◆ **What is required**
Copy every line from the material below that holds "names".

◆ **Recorded data**
------------------------------------------------------------

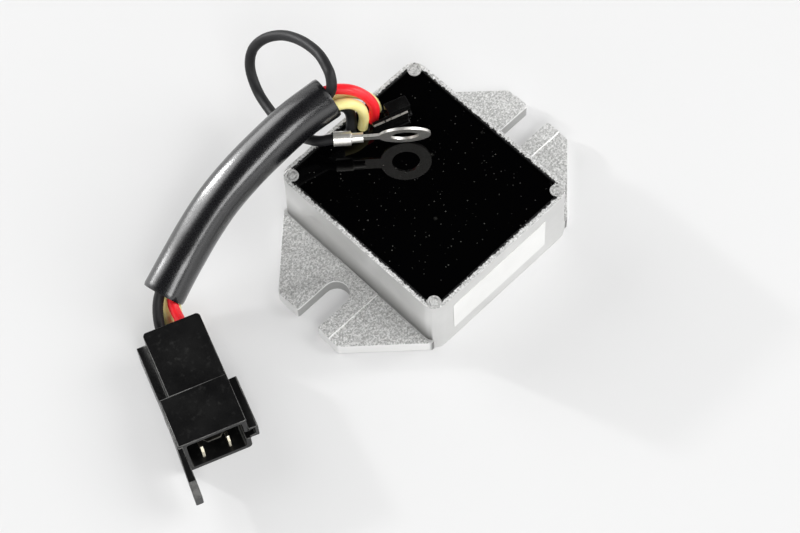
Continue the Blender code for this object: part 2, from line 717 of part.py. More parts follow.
def build_blades(mount):
    tinned = material("blade", (0.82, 0.79, 0.72), 0.25, 1.0)
    crimps = crimp_spans()
    for name, (across, up) in blade_spans().items():
        tip = BLADE_TOP_TIP if name == "top" else BLADE_TIP
        plate = box((CRIMP_START, tip), across, up)
        thin = (lambda a, b: abs(a.z - b.z) > 1e-5) if name == "top" else (lambda a, b: abs(a.y - b.y) > 1e-5)
        round_edges(plate, lambda a, b: min(a.x, b.x) > tip - BLADE_TAPER and thin(a, b), BLADE_TAPER, 1)
        blade = make_object(f"blade_{name}", plate, tinned, mount)
        crimp = box((CRIMP_START, CRIMP_START + CRIMP_LENGTH), *crimps[name])
        round_edges(crimp, lengthwise, CRIMP_ROUND * 0.6, 3)
        boolean(blade, make_object(f"crimp {name}", crimp, None, mount), "UNION")


def build_plug():
    black = material("plug", (0.018, 0.018, 0.020), 0.42)
    mount = make_empty("plug_mount", PLUG_AT, (0, 0, PLUG_TURN))
    body = box((BODY_REAR, HOOD_END - HOOD_SLANT * 2), (BODY_LEFT, BODY_RIGHT), (0, BODY_HEIGHT))
    round_edges(body, lambda a, b: (a.x < 1e-4 and b.x < 1e-4 and upright(a, b)), BODY_CORNER, 4)
    plug = make_object("plug_housing", body, black, mount)
    hood = box((BODY_LENGTH, HOOD_END), (HOOD_LEFT, BODY_RIGHT), (0, HOOD_HEIGHT))
    for vert in hood.verts:
        if vert.co.x > HOOD_END - HOOD_SLANT and vert.co.z > HOOD_HEIGHT / 2:
            vert.co.x -= HOOD_SLANT
        if vert.co.x < BODY_LENGTH + HOOD_SLANT and vert.co.z > HOOD_HEIGHT / 2:
            vert.co.x += HOOD_SLANT
    round_edges(hood, lambda a, b: lengthwise(a, b) and min(a.z, b.z) < HOOD_HEIGHT / 2 and a.y > 0, HOOD_CORNER, 3)
    finger = box((FINGER_START, FINGER_END), (FINGER_LEFT, FINGER_LEFT + FINGER_WIDTH), (FINGER_BOTTOM, FINGER_TOP))
    for vert in finger.verts:
        if vert.co.x < FINGER_START + FINGER_WIDTH:
            vert.co.y = max(vert.co.y, HOOD_LEFT)
    round_edges(finger, lambda a, b: min(a.x, b.x) > FINGER_END - 1e-4 and abs(a.z - b.z) < 1e-4
                and a.z > FINGER_BOTTOM + 1e-4, FINGER_RAMP, 1)
    rail = box((RAIL_START, BODY_LENGTH + HOOD_SLANT * 2), (RAIL_LEFT, BODY_LEFT + WALL_LEFT), (0, RAIL_HEIGHT))
    channel = box((CHANNEL_START, CHANNEL_END), (BODY_RIGHT - WALL_RIGHT, CHANNEL_RIGHT),
                  (CHANNEL_BOTTOM, CHANNEL_TOP))
    round_edges(channel, lambda a, b: lengthwise(a, b) and a.y > BODY_RIGHT, CHANNEL_WALL / 2, 3)
    for bm, name in ((hood, "hood"), (finger, "finger"), (rail, "rail"), (channel, "channel")):
        boolean(plug, make_object(name, bm, None, mount), "UNION")
    deep = HOOD_END + HOOD_SLANT
    mouth = box((MOUTH_FLOOR, deep), (HOOD_LEFT + WALL_LEFT, BODY_RIGHT - WALL_RIGHT),
                (WALL_BOTTOM, HOOD_HEIGHT - WALL_TOP))
    round_edges(mouth, lengthwise, HOOD_CORNER / 2, 2)
    slot = box((CHANNEL_START + CHANNEL_WALL, deep), (BODY_RIGHT - WALL_RIGHT * 2, CHANNEL_RIGHT - CHANNEL_WALL),
               (CHANNEL_BOTTOM + CHANNEL_WALL, CHANNEL_TOP - CHANNEL_WALL))
    cuts = [(mouth, "mouth"), (slot, "channel slot")]
    crimps = crimp_spans()
    for name, (across, up) in blade_spans().items():
        cuts.append((box((CRIMP_START - FIT, MOUTH_FLOOR + FIT), grown(across, FIT), grown(up, FIT)), f"way {name}"))
        cuts.append((box((CRIMP_START - FIT, CRIMP_START + CRIMP_LENGTH + FIT), grown(crimps[name][0], FIT),
                         grown(crimps[name][1], FIT)), f"crimp way {name}"))
    for name, (across, up) in ENTRIES.items():
        bore = rod((-BODY_CORNER, across, up), (CRIMP_START, across, up), LEAD_RADIUS + FIT, 16)
        cuts.append((bore, f"bore {name}"))
    for bm, name in cuts:
        boolean(plug, make_object(name, bm, None, mount), "DIFFERENCE")
    build_blades(mount)


clear_scene()
PART = new_collection("voltage regulator rectifier")
HELPERS = new_collection("cutters and helpers", hidden=True)
build_case()
build_label()
build_board()
build_small_parts()
build_potting()
build_leads()
build_ring_terminal()
build_plug()
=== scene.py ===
# %% [markdown]
# # Voltage regulator rectifier
# A small engine part from above: a cast aluminium case filled with glossy black compound, five leads,
# a soft black sleeve, a three-way plug and a ring terminal. The solid model gives every size. Here each
# visible piece gets its fine surface and its finish. We start by loading that model and keeping its box,
# because nothing that we add may grow past it.

# %% Load the solid model
import math

import bmesh
import bpy
import numpy as np
from mathutils import Matrix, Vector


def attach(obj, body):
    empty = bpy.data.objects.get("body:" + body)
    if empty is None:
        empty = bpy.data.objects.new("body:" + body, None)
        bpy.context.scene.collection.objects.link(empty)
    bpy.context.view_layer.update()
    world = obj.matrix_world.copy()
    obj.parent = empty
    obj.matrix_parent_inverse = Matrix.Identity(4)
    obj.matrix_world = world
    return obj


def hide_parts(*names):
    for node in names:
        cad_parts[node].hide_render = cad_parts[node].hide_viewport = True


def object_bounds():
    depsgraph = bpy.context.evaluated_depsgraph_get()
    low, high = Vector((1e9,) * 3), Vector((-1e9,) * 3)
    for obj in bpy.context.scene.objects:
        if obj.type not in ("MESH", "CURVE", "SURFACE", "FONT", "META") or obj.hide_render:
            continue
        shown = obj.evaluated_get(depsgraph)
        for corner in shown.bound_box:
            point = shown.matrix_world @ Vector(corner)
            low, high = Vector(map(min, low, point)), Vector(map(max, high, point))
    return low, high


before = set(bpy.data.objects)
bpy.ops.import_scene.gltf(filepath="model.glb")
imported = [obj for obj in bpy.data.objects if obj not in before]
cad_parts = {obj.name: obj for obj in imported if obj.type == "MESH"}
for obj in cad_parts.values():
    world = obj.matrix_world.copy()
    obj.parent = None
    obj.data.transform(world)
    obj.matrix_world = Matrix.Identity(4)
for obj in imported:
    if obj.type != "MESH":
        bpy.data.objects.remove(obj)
cad_box = [[float(c) for c in corner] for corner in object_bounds()]
print("the model's box:", cad_box)

# %% [markdown]
# ## The camera
# The picture is taken with a long lens from above and in front of the plug. A long lens keeps the case's
# edges nearly parallel. We give the direction from the object to the camera by two angles and then turn
# the camera a little about its own axis, because the horizon isn't quite level. A camera and a lamp both
# look along their own -Z, so the lamps use the same two helpers later.

# %% Camera
LOOK_AT = np.array([-0.016096, -0.005279, 0.0])
HEADING = math.radians(228.359)
ELEVATION = math.radians(63.119)
ROLL = math.radians(-3.476)
DISTANCE = 0.673836
LENS = 100.522
SENSOR = 36.0
UPWARDS = [0.0, 0.0, 1.0]


def unit(vector):
    """The vector divided by its own length."""
    return vector / np.linalg.norm(vector)


def towards(heading, elevation):
    """The direction (cos e cos h, cos e sin h, sin e) for a heading h and an elevation e in radians."""
    return np.array([math.cos(elevation) * math.cos(heading), math.cos(elevation) * math.sin(heading),
                     math.sin(elevation)])


def placed(x_axis, y_axis, z_axis, origin):
    """The 4 by 4 matrix whose columns are three axes and an origin."""
    rows = [[float(column[row]) for column in (x_axis, y_axis, z_axis, origin)] for row in range(3)]
    return Matrix(rows + [[0.0, 0.0, 0.0, 1.0]])


away = towards(HEADING, ELEVATION)
level_right = unit(np.cross(-away, UPWARDS))
level_up = np.cross(level_right, -away)
right = math.cos(ROLL) * level_right + math.sin(ROLL) * level_up
up = math.cos(ROLL) * level_up - math.sin(ROLL) * level_right
camera = bpy.data.objects.new("camera", bpy.data.cameras.new("camera"))
bpy.context.scene.collection.objects.link(camera)
camera.matrix_world = placed(right, up, away, LOOK_AT + away * DISTANCE)
camera.data.sensor_width = SENSOR
camera.data.lens = LENS
camera.data.clip_start = 0.01
bpy.context.scene.camera = camera
print("camera at", [round(c, 4) for c in camera.location])

# %% [markdown]
# ## Surfaces from grids
# A new piece is a grid of points, rows by columns, worked out with numpy and joined into quads. A closed
# row or column wraps round, and an open end can be closed with one fan. Merging and recalculating the
# normals afterwards makes sure that the faces point out.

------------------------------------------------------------

◆ **Solution to this task**
def hide_parts(*names):
    for node in names:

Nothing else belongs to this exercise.